■ **The problem**
Repeat exactly the lines from the start of the material below up to and including the "CAMERA_SENSOR, CAMERA_FAR = 36.0, 500.0" line.

■ **Given information**
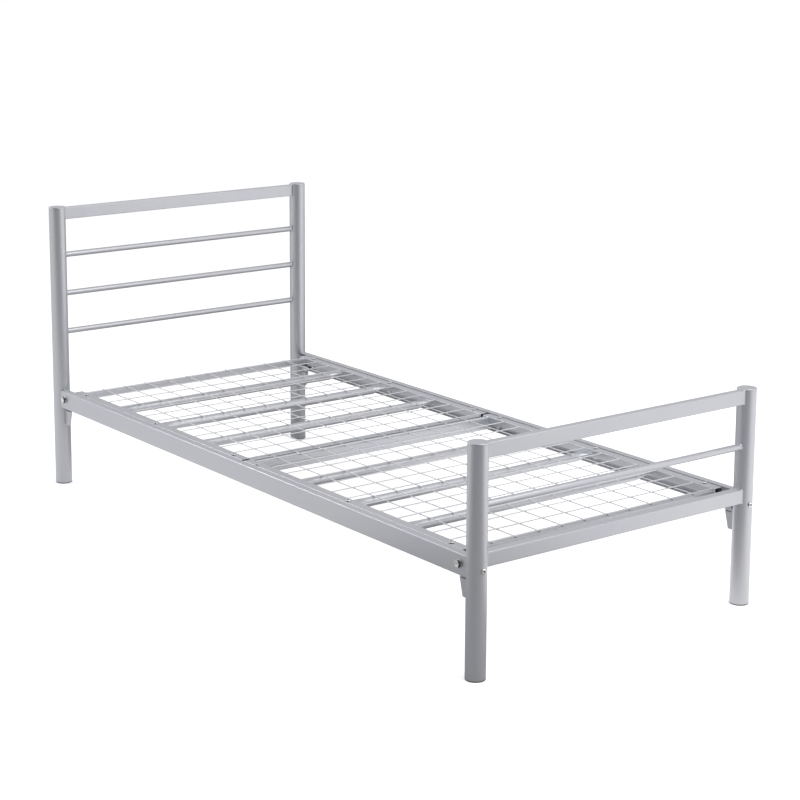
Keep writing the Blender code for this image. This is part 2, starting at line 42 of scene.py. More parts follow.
# camera
CAMERA_PLACE = (-3.3912, -4.5668, 1.8410)
CAMERA_TURN = (79.227, -0.1756, -36.6646)          # degrees
CAMERA_LENS = 91.88
CAMERA_SHIFT = (0.0314, -0.15)
CAMERA_SENSOR, CAMERA_FAR = 36.0, 500.0            # mm and m

# tubes
SOFT_EDGE = 0.0003           # rounding of sawn edges
ARC_STEPS = 5                # points on each rounded corner of a rectangular section
SIDE_STEP = 0.004            # longest step along the straight sides of a section
RAIL_CORNER = 0.0022
MEMBER_CORNER = 0.0018
CENTRE_CORNER = 0.0025
POST_SEGMENTS = 96
BAR_SEGMENTS = 48
# distance from the joint and outward flare of the section: a weld fillet under paint
FILLET = ((-0.0005, 0.0018), (0.0002, 0.0010), (0.0007, 0.0005), (0.0014, 0.00015), (0.003, 0.0))
FILLET_RIPPLE = 0.35
RIPPLE_SCALE = 420.0

# posts and glides
BEVEL_STEPS = 4
POST_WALL = 0.0015
POST_PLUG = 0.015            # height of the closed inside above the tube's foot
CAP_BEVEL = 0.0022
CAP_SEAM = 0.0050            # depth of the welded disc's seam below the top
SEAM_DEEP = 0.0005
GLIDE_RIM = 0.003
GLIDE_ROUND = 0.001

# side rails
BRACKET_Y = 0.9992           # distance of the brackets' post face from the middle
FLANGE = 0.0225
CHANNEL_WALL = 0.0025
CHANNEL_BEND = 0.003
LIP_ROUND = 0.0004
NOTCH_X, NOTCH_START = 0.4558, 0.957
LIP_STEPS = 8                # points along a flange, so that it can follow the round post
LUG_HALF, LUG_WALL, LUG_ROUND = 0.015, 0.003, 0.003
LUG_INNER_X = 0.4145
DECK_BOLTS = 6               # on each side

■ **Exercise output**
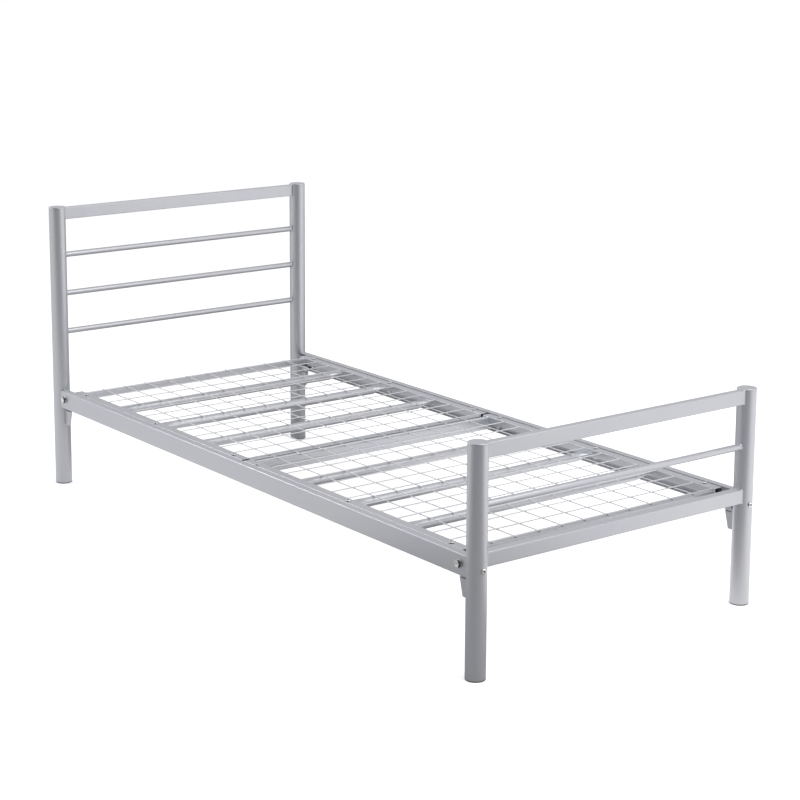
Keep writing the Blender code for this image. This is part 2, starting at line 42 of scene.py. More parts follow.
# camera
CAMERA_PLACE = (-3.3912, -4.5668, 1.8410)
CAMERA_TURN = (79.227, -0.1756, -36.6646)          # degrees
CAMERA_LENS = 91.88
CAMERA_SHIFT = (0.0314, -0.15)
CAMERA_SENSOR, CAMERA_FAR = 36.0, 500.0            # mm and m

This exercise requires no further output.